I can easily imagine a more convenient version of The Last Guardian. Trico responds instantly, the controls are tighter, and every puzzle becomes a clean exchange between command and action.
But ironically, I also think that version would weaken the entire relationship. Trico never feels like an ability mapped to a button, and I love that.
I am trying to build trust with a wild creature that initially has little reason to understand me, so the uncertainty of that communication gives the relationship weight.
When Trico responds exactly when I need him to, it feels earned because I have spent hours learning that I cannot simply order him around.
Deadly Premonition
I sometimes feel as though playing Deadly Premonition means trying to rescue a brilliant game from the game containing it.

The combat is awkward, driving around Greenvale can become a chore, the map seems actively hostile to navigation, and the technical performance has become almost as famous as the murder mystery.
Even when I recommend it, I feel obliged to include a warning (usually several warnings, in fact).
All it takes is Francis York Morgan opening his mouth, and I am back on board.
What keeps me attached to Deadly Premonition is how much personality exists around its weakest systems.

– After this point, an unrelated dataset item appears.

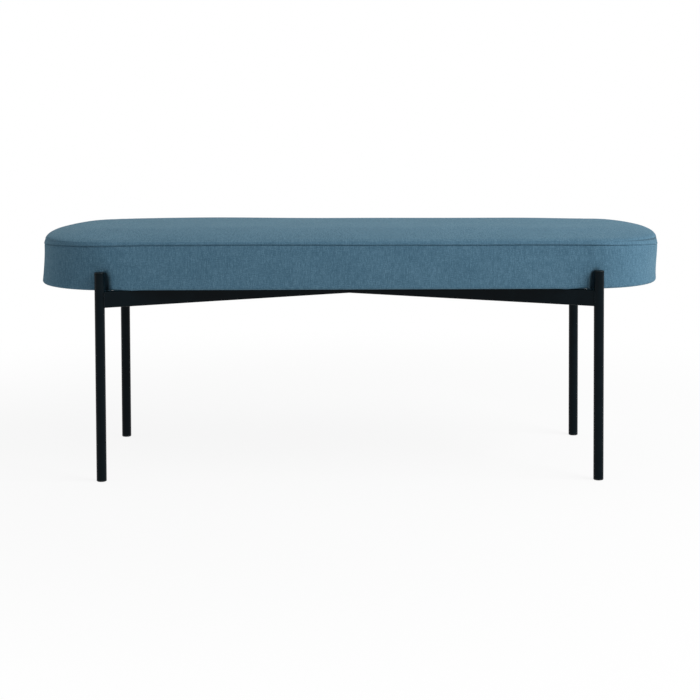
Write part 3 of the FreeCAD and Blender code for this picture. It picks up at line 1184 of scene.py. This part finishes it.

Greenvale is populated by strange, memorable people with routines and personalities that make the town feel worth investigating beyond the demands of the case.
York remains one of gaming's great oddball protagonists, capable of turning conversations about films and everyday nonsense into some of the most memorable stretches of the entire experience.
It is funny, creepy, occasionally touching, and completely uninterested in toning itself down.
I do not think the technical problems are secretly part of the magic. Deadly Premonition would obviously be better with smoother combat, stable performance, and a map designed by someone who wanted me to use it.
But it also reminds me that I will put up with a lot for a game I cannot get anywhere else.
I have forgotten plenty of games that worked far better than Deadly Premonition simply because they gave me far less to remember.
I love what it is despite how often I hate actually playing it.